Zimmerman's previous 911 calls allowed

Also Wednesday, Judge Debra Nelson ruled that she would allow at trial five police dispatch calls Zimmerman made in the months prior to his encounter with Martin.

Prosecutors want to use the calls to bolster their argument that Zimmerman was increasingly frustrated with repeated burglaries and had reached a breaking point the night he shot the unarmed teenager. Prosecutors played the calls for the judge Tuesday with the jurors out of the courtroom.

The recordings show Zimmerman's "ill will," prosecutor Richard Mantei said.

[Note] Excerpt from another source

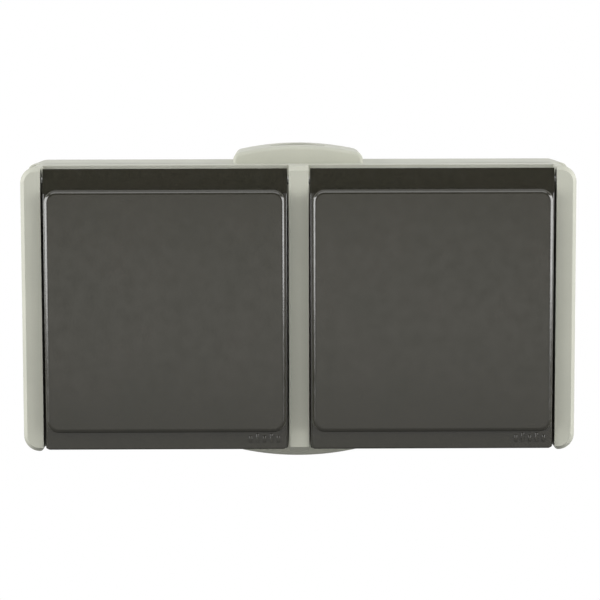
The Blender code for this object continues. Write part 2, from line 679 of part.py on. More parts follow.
def make_gang(side_name, centre_x):
    """Everything that one switch position holds."""
    gang = empty(f"gang_{side_name}", (centre_x, 0, 0))
    lid_axis = empty(f"lid_axis_{side_name}", (0, HINGE_Y, HINGE_Z), gang)
    rocker_axis = empty(f"rocker_axis_{side_name}", (0, ROCKER_Y, 0), gang)
    lever_axis = empty(f"lever_axis_{side_name}", (0, LEVER_Y, 0), gang)
    rocker_axis.rotation_euler = (ROCKER_TILT, 0, 0)
    lever_axis.rotation_euler = (LEVER_TILT, 0, 0)
    make_lid(f"lid_{side_name}", lid_axis)
    make_lid_seal(f"lid_seal_{side_name}", lid_axis)
    make_hinge_pin(f"lid_hinge_pin_{side_name}", gang)
    make_lid_spring(f"lid_spring_{side_name}", gang)
    make_rocker(f"rocker_{side_name}", rocker_axis)
    make_cradle(f"rocker_cradle_{side_name}", rocker_axis)
    make_plunger(f"plunger_{side_name}", rocker_axis)
    make_plunger_spring(f"plunger_spring_{side_name}", rocker_axis)
    make_switch_base(f"switch_base_{side_name}", gang)
    make_contact_lever(f"contact_lever_{side_name}", lever_axis)
    terminal_names = ("common_terminal", "load_terminal_upper", "load_terminal_lower")
    for terminal, (side, z) in zip(terminal_names, terminal_places()):
        make_terminal(f"{terminal}_{side_name}", side, z, gang)
        make_terminal_screw(f"{terminal}_screw_{side_name}", side, z, gang)
    make_strap(f"mounting_strap_{side_name}", gang)
    make_strap_screw(f"strap_screw_upper_{side_name}", STRAP_SCREW_Z, gang)
    make_strap_screw(f"strap_screw_lower_{side_name}", -STRAP_SCREW_Z, gang)


make_base()
make_cover()
make_cover_gasket()
make_entry_seals()
make_cover_screws()
make_gang("left", -GANG_X)
make_gang("right", GANG_X)
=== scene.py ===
"""Looks for the two-gang wall switch: housing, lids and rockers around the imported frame.

X runs to the right, Y into the wall and Z up, in metres. Lengths below are in millimetres times MM.
"""

import json
import math

import bmesh
import bpy
from mathutils import Matrix, Vector


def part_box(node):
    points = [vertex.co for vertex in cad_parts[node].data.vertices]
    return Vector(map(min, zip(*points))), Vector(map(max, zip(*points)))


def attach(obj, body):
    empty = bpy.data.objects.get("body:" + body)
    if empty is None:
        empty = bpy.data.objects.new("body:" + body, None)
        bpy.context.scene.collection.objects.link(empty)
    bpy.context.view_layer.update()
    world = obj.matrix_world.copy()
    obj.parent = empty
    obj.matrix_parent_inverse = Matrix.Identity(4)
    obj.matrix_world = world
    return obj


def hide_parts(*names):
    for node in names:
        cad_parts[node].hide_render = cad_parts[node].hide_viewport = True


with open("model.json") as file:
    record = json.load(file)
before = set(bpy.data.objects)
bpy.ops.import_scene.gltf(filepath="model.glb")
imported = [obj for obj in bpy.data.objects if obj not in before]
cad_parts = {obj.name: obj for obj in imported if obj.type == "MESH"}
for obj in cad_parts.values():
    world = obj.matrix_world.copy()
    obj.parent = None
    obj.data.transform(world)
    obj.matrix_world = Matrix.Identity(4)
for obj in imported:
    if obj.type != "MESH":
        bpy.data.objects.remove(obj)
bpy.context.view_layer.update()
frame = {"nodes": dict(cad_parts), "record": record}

MM = 0.001

# Places read from the frame
BASE_LOW, BASE_HIGH = (Vector(corner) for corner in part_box("base_box"))
COVER_LOW, COVER_HIGH = (Vector(corner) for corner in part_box("front_cover"))
LID_LOW, LID_HIGH = (Vector(corner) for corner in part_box("lid_right"))
PIN_LOW, PIN_HIGH = (Vector(corner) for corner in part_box("lid_hinge_pin_right"))
GANG_X = (LID_LOW.x + LID_HIGH.x) / 2
HINGE_Y = (PIN_LOW.y + PIN_HIGH.y) / 2
HINGE_Z = (PIN_LOW.z + PIN_HIGH.z) / 2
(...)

"It shows the context in which the defendant sought out his encounter with Trayvon Martin," he said.

O'Mara argued that the calls were irrelevant and that nothing matters but the seven or eight minutes before Zimmerman fired the deadly shot into Martin's chest.

In the calls, Zimmerman identifies himself as a neighborhood watch volunteer and recounts that his neighborhood has had a rash of recent break-ins. In one call, he asks that officers respond quickly since the suspects "typically get away quickly."

In another, he describes suspicious black men hanging around a garage and mentions his neighborhood had a recent garage break-in.

Zimmerman, 29, could get life in prison if convicted of second-degree murder for gunning down Martin as the young man walked from a convenience store. Zimmerman followed him in his truck and called a police dispatch number before he and the teen got into a fight.

Zimmerman has claimed self-defense, saying he opened fire after the teenager jumped him and began slamming his head against the concrete sidewalk.

Zimmerman, whose father is white and whose mother is Hispanic, has denied the confrontation with the black teenager had anything to do with race, as Martin's family and its supporters have charged.

Defense: Witness signed Facebook petition to arrest Zimmerman

Selene Bahadoor, who lived in one of the homes near the scene of the shooting, took the stand Tuesday. She testified that she saw part of the struggle and recalled looking out a window and seeing arms flailing in the dark. She said she left to turn off a stove and then heard a gunshot. The next time she looked out, she saw a body on the ground, she testified.

She described the sound of movement from left to right outside her townhouse, and said she heard what sounded like someone saying, "No" or "Uh."

In cross-examination, defense attorney Mark O'Mara accused Bahadoor of never mentioning the left-to-right movement in previous interviews.